This is the mail archive of the
libc-alpha@sourceware.org
mailing list for the glibc project.
Re: [PATCH] aarch64: Optimized memcpy for Qualcomm Falkor processor
- From: Siddhesh Poyarekar <siddhesh at gotplt dot org>
- To: Wilco Dijkstra <Wilco dot Dijkstra at arm dot com>, "libc-alpha at sourceware dot org" <libc-alpha at sourceware dot org>
- Cc: nd <nd at arm dot com>
- Date: Fri, 23 Jun 2017 19:48:49 +0530
- Subject: Re: [PATCH] aarch64: Optimized memcpy for Qualcomm Falkor processor
- Authentication-results: sourceware.org; auth=none
- References: <AM5PR0802MB2610E536F00CB8A45FF3A78C83D80@AM5PR0802MB2610.eurprd08.prod.outlook.com>
On Friday 23 June 2017 06:19 PM, Wilco Dijkstra wrote:
> Those are odd results. Omnetpp doesn't use memcpy and xalancbmk profile has
> memcpy at ~2%, so getting a 6% improvement couldn't be related to memcpy!
Ah, you're right, I did not notice that. I ran the tests using the
glibc.tune.cpu tunable to ensure that there are no build-related changes
because it appears that there also are variations due to different
versions of gcc generating different sets of memcpy calls due to the
tree-loop-distribution pass. I attributed the performance difference to
the possibility of additional generated memcpy's - I should have checked.

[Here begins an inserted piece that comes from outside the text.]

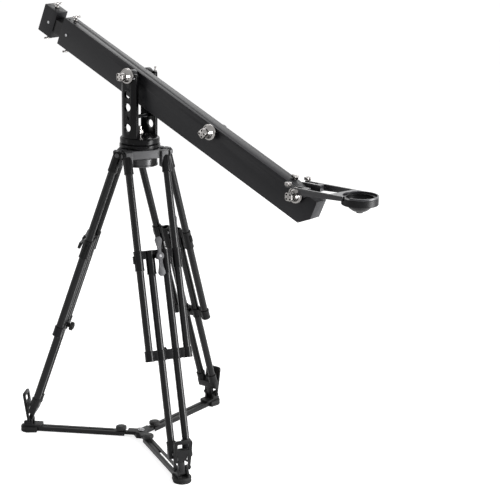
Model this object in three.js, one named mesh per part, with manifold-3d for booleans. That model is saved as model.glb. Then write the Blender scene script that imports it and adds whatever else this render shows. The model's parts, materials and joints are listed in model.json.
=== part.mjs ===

> Similarly the random memcpy benchmark only does a small number of copies
> larger than 96 bytes (where your new code is used), so I find it hard to believe it
> could make a difference. On Cortex-A57 I get identical performance for this patch vs
> the generic version (btw __memcpy_thunderx is very close, __memcpy_thunderx2
> is 18% slower).
Here's what I get on falkor:
Function: memcpy
__memcpy_falkor __memcpy_generic
Variant: random
================================================================================
max-size=4096: 34820.00 36905.10 (-5.99%)
max-size=8192: 33637.30 35860.00 (-6.61%)
max-size=16384: 35167.80 37527.10 (-6.71%)
max-size=32768: 34477.50 36517.70 (-5.92%)
max-size=65536: 35028.00 37272.50 (-6.41%)
So it is a definite overall improvement. However it still does not
justify the double-prefetch since it seems more likely that it had a
negative effect on the numbers.
> If prefetching in larger copies doesn't help Falkor in the large copy benchmark, then
> what's the reasoning behind this patch?
It appears to help internal workloads that Qualcomm are evaluating that
benefit from large copies being interleave-prefetched. Now given this
realization of other factors aiding performance in spec2006, I'll have
to revisit their results and see if there's anything wrong there. I
need to do more work on this.
Thanks,
Siddhesh